The Food ID can also be persnickety. It recognizes and cooks fresh whitefish fairly well, for example, but a frozen filet threw the oven off its game. The fresh fish cooked quickly, while the frozen option was unevenly cooked and needed some additional time in the oven. And while the oven recognizes and bakes a great chocolate chip cookie, sugar and peanut butter cup cookie dough must have stumped the June, because the cookies were still raw by the time I received a push notification that baking was complete.
For the foods June can't recognize, there are nearly 50 presets that you can select to cook your meal. Presets and one-button cooking aren't new -- it's easy to find a microwave with a popcorn setting or a range with a pizza mode. But unlike some products I tested, June nailed the presets, especially when it came to baking biscuits. The results were some of the most evenly baked biscuits I'd ever seen.
To let June tell it, the future is bright for this smart oven. The company will start to ship it out next month to folks who have preordered. There are plans to add air fryer and dehydration modes. And the company wants to continue to add additional foods and presets to the June's operating system.
All of that is promising, as is the performance I saw when I spent about a week with the June oven.
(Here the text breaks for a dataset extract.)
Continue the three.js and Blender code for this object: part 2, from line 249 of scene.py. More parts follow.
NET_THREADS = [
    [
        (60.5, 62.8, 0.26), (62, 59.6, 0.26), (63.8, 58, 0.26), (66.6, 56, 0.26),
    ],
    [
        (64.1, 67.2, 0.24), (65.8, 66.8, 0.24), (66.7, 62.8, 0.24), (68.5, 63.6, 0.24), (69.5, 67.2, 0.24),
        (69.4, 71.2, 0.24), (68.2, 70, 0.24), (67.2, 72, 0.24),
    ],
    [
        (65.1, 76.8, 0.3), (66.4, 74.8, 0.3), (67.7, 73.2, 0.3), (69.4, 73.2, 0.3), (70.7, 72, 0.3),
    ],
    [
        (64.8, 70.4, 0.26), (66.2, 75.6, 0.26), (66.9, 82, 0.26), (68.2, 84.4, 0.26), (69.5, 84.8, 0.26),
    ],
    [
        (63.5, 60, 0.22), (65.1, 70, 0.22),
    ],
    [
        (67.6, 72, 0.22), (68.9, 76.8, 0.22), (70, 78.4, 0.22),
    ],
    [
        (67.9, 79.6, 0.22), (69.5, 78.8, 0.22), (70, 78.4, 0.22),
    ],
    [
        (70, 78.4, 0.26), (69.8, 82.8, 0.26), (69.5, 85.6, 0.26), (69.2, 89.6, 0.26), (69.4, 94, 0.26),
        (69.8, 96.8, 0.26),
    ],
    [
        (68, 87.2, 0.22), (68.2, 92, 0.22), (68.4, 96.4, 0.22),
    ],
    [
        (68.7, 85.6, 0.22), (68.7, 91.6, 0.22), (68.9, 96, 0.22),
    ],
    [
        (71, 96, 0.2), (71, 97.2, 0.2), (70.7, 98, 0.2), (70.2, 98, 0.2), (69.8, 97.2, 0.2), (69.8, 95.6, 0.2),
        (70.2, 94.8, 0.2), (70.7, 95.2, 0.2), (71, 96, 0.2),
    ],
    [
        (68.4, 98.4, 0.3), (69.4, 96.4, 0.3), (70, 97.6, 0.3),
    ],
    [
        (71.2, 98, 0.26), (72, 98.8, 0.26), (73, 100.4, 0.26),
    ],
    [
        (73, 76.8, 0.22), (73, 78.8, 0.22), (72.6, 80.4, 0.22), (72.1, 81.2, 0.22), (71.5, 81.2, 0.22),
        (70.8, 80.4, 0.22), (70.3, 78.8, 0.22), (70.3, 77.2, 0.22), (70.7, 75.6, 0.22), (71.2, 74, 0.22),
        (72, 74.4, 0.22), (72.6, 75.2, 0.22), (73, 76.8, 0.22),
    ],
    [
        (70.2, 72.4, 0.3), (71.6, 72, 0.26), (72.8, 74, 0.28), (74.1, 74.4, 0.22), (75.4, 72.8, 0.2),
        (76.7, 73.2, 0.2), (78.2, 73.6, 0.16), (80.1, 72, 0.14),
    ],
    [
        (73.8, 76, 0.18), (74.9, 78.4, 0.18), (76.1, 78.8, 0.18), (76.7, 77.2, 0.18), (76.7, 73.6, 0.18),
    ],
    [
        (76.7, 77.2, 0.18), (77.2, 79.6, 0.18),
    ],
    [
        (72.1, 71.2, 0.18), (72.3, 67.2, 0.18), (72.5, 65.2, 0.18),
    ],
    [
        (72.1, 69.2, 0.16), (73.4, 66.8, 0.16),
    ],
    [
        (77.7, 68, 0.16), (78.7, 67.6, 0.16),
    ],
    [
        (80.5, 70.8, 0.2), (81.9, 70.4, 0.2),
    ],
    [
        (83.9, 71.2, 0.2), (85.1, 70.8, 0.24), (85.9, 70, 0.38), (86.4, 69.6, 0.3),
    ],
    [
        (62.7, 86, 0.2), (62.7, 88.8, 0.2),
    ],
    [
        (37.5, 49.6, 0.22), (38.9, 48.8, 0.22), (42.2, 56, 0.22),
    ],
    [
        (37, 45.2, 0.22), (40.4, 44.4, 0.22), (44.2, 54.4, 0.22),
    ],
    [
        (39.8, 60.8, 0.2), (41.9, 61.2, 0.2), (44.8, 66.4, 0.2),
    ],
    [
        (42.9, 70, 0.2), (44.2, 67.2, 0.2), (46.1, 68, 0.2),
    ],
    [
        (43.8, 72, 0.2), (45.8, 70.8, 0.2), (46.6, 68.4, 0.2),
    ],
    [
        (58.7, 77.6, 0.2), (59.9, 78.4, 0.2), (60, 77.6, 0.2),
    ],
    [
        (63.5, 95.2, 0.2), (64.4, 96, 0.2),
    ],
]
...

But I can't blindly recommend this product to everyone. Like any new, first-generation piece of technology, the June oven has notable imperfections and a hefty early-adopter price tag.
It doesn't recognize everything, so you have to send feedback to the company and hope that it eventually adds something like grilled cheese sandwiches to the Food ID software. And the hands-off approach to cooking a meal could turn off home cooks who find joy in relying on hand-me-down recipes and their own intuition to determine how best to prepare their food. But for the person who just hates to cook, is interested in technology and has some extra money, the June oven makes for a fun addition to your cooking routine.